Also at various points we had a fourth editor, Erin Nicole Wyatt who was on that. But I think the three of us definitely have a real trust and kind of a shared style.

There is a similarity of language, and we’ve all worked with Dan so much that we know where his taste lies. We know what kinds of choices he likes, so you don’t feel like you’re fighting upstream. We just know each other’s work so well.

Dan has a definite style that he prefers which I think all of us have learned over time. And as you’re making choices you don’t have to adhere to that strictly as you’re making editor’s cuts, but it’s definitely in the back of your mind all the time, “He’ll like this versus this kind of thing.”

What is your approach to a new scene? How do you watch dailies? Do you do a string out? Do you just go from the bin?

HO: I like to have my bin where I can see all the angles. So I have the multi clip with the individual cameras underneath, so I can just visually, quickly see all the angles that I have. I like to watch all the dailies first.

That’s my first step. I just watch the multi clip usually, and I’ll start from the master and just go in shooting order.

That’s one of my favorite parts actually, is watching dailies and just getting to see what the actors have done, what the directors have done and see what moves me and what things jump out at me.

When I first started, I would pull selects for everything and then eventually I picked up the way that Howard does it, which is just leaving markers because it’s so much faster.

So I’ll leave markers on things that I found particularly moving or reactions that I think might be useful.

Once I’ve watched everything, I just take a step back and think about “What’s the point of this scene? Whose perspective do I wanna favor here?”

Then basically just start from the beginning and try to use as many of those moments that I really loved and start building the scene and see where it takes me.

GROVE: I kind of follow a similar process depending on the length of the scene. Obviously if it’s a number of oners or single number of masters that are meant to be oners, I’ll just watch those down.

If it’s a large scene like in episode seven, that first scene in the war room where everyone is debriefing.

That’s a big scene, a lot of angles. At a certain point I just start digging in. There were various angles, but I’d start in the master and just see how long I could live in that moment, then cut around the table if I needed to.

But I’d say in general, I’m definitely more of a maximalist editor. I love watching the moments in the dailies and just when you see like a reaction from a character or the way a character delivered a certain line, I think “that speaks truth to me”.

So I wanna try to use as many of those as possible. I’m inclined to put more into a first pass then start to whittle away. That’s why I really rely on my relationship with Romina Rey, who’s been my assistant since season four of This is Us, and often co-editor too.
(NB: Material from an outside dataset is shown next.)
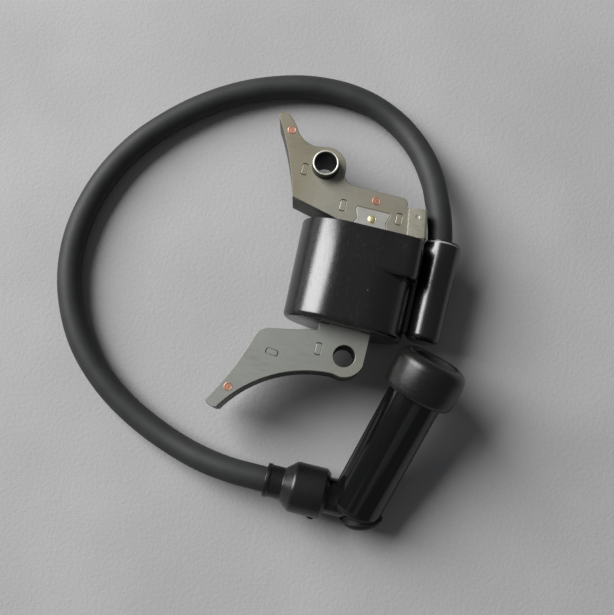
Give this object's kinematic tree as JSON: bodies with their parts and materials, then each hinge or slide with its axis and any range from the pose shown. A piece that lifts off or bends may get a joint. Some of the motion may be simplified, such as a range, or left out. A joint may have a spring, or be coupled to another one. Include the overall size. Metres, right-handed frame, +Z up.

She has a great truth detector. She’s a great person to bounce things off of and say, “Okay, maybe this is doing too much.”

Some editors build from version to version. I’m usually carving that clay away and distilling it down to what is essentially needed and hoping that I can still preserve some of those great moments.

HO: My assistant is Stacy Pietrafitta. She’s been with me since I first got bumped up on This is Us.

She’s incredible and also a great resource for being the first pair of eyes besides me that watches the scene and will give me great feedback about what’s working and what’s not working. I really trust her judgment, so she is invaluable, for sure.

LEDER: For the record, I have threatened to steal Romina Rey at every opportunity.

It’s like an episode of The Voice!

LEDER: Exactly. My assistant is new to me with this show. Samuel Bellamy joined me for this show. I did something that I hadn’t done in a long time.

I actually went out and interviewed and met with a lot of assistant editors just to see who was out there and coming up.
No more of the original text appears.